Many Samaritans from that city believed in Him because of the woman’s testimony. (4:39) Ironically, it is the Samaritans who are the first to believe in Christ. Christ’s own people rejected Him. The lesson here is that the Lord accepts everyone who believes in Him, no matter which religious or cultural group they come from.
“We know that this is indeed the Savior of the world.” (4:42) This is the ultimate statement of faith. This is a statement that we must each accept in our hearts. Once we accept this, then what we believe will change who we do. Once we believe, we will be eager to go and spread the message, to go into the fields and reap the harvest, bringing others to Christ.
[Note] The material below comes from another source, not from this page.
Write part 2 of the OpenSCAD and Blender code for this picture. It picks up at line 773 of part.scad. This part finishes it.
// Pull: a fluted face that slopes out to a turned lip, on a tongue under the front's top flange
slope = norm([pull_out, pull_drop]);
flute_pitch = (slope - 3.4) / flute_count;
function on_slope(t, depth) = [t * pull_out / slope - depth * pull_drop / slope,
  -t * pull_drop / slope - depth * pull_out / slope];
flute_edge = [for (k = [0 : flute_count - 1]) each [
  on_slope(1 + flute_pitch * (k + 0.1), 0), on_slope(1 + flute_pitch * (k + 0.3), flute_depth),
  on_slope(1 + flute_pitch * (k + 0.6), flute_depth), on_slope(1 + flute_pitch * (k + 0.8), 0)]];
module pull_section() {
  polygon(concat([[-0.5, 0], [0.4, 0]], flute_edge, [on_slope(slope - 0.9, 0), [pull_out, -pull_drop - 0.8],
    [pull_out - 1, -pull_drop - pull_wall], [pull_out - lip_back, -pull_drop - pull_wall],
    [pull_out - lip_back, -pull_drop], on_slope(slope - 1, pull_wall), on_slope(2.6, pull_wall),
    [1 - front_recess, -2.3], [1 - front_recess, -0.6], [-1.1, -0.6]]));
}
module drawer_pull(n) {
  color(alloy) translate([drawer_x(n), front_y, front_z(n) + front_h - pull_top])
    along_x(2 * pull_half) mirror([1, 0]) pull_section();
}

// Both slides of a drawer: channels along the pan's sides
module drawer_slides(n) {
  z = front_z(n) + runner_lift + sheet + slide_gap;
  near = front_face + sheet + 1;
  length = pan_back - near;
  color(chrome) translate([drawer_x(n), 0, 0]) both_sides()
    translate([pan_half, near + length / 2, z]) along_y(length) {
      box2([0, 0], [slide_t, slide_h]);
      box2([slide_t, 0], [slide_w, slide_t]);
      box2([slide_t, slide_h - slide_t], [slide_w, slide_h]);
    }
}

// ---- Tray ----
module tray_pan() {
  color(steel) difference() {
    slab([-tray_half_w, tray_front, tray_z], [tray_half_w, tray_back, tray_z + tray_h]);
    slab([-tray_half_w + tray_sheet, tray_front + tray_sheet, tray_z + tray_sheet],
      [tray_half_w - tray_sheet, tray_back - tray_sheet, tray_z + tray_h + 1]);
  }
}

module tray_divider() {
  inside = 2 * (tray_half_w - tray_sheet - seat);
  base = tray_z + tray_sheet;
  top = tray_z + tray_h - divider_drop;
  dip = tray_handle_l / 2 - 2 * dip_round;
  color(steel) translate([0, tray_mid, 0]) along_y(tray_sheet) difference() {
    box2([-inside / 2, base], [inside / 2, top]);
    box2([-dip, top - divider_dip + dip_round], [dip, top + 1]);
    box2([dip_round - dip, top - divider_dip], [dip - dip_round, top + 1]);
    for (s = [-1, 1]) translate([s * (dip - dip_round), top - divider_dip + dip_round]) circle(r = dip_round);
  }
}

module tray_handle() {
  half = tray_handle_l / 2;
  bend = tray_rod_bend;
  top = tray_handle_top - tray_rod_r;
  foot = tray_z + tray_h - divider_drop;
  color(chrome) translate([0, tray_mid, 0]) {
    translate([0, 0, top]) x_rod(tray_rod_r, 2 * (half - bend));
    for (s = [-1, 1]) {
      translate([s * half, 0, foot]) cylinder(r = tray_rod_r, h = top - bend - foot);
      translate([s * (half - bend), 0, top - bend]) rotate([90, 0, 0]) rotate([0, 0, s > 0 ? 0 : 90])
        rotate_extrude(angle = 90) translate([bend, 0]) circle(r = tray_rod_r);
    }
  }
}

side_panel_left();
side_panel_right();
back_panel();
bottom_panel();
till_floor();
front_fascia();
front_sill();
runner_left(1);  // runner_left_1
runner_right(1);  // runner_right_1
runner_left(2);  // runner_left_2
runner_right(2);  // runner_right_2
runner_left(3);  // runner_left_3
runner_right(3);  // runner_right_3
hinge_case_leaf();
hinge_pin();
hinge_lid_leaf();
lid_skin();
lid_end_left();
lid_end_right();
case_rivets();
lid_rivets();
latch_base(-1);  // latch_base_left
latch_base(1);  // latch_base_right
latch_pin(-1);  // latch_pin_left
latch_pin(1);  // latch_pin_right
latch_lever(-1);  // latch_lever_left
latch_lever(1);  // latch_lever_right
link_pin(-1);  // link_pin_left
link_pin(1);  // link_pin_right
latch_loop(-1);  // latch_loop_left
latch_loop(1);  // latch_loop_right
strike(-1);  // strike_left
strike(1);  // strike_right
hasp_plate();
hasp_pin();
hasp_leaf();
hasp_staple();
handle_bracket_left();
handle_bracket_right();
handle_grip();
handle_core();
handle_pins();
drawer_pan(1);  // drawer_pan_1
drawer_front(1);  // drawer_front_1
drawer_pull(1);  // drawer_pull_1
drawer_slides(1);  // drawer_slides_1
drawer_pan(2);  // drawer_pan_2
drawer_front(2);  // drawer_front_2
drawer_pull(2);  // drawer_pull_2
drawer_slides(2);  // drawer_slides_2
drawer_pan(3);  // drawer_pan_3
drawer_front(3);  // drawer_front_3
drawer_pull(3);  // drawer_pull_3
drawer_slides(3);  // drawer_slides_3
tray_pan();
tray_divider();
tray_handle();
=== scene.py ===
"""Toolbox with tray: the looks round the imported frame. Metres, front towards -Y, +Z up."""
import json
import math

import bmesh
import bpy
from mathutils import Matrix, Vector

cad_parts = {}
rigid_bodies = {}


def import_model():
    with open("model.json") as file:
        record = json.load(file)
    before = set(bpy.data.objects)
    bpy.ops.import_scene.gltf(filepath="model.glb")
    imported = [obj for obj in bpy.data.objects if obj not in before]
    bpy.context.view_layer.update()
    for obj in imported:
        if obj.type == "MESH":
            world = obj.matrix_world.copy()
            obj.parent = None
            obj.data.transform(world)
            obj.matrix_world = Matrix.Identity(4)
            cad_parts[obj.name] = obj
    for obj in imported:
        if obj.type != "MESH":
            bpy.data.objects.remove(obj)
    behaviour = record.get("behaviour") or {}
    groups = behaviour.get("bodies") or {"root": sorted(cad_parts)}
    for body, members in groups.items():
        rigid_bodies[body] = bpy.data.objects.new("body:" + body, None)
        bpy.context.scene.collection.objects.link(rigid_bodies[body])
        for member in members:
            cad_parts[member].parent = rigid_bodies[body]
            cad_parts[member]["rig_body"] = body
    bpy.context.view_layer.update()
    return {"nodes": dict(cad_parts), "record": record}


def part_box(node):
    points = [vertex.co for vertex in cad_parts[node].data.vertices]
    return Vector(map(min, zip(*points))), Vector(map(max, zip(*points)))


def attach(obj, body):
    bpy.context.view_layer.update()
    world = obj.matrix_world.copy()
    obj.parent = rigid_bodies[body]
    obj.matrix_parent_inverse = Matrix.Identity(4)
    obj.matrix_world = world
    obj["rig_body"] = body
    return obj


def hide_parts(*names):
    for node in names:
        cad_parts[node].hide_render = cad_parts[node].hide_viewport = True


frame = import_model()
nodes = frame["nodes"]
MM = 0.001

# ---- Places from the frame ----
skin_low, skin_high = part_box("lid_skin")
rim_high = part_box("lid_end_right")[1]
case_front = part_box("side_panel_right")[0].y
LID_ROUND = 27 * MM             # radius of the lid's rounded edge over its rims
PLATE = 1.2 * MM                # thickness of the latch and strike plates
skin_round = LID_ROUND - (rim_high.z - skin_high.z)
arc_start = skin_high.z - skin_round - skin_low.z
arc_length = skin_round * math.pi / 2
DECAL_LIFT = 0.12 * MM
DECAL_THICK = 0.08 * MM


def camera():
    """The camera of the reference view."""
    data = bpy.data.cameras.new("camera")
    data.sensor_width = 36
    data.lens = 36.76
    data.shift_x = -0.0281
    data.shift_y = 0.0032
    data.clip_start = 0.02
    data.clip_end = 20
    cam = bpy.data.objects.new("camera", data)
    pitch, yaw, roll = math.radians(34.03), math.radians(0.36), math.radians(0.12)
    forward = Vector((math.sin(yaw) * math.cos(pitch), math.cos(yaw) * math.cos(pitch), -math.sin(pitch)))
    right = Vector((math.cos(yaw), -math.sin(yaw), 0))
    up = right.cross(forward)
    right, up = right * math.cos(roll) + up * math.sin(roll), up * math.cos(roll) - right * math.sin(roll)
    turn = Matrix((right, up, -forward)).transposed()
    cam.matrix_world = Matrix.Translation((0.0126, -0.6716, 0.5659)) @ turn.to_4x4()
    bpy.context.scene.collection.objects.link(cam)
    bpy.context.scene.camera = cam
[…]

As smoke vanishes, so let them vanish, as wax melts before the fire.
Come now from that sight, O you women and heralds of good news, and say to Zion, “Receive from us the joyful tidings of the Resurrection of Christ. O Jerusalem, be exultant, dance and leap for joy, for you have witnessed Christ the King coming forth as a Bridegroom from the sepulcher.” (Second Praise, Pascha, Trans. by Fr. Seraphim Dedes)
If we KNOW Christ, it changes everything for our lives. So, let us not approach the “Living Water” in a material way, but in a spiritual way, so that by partaking of Christ, our souls will never be thirsty!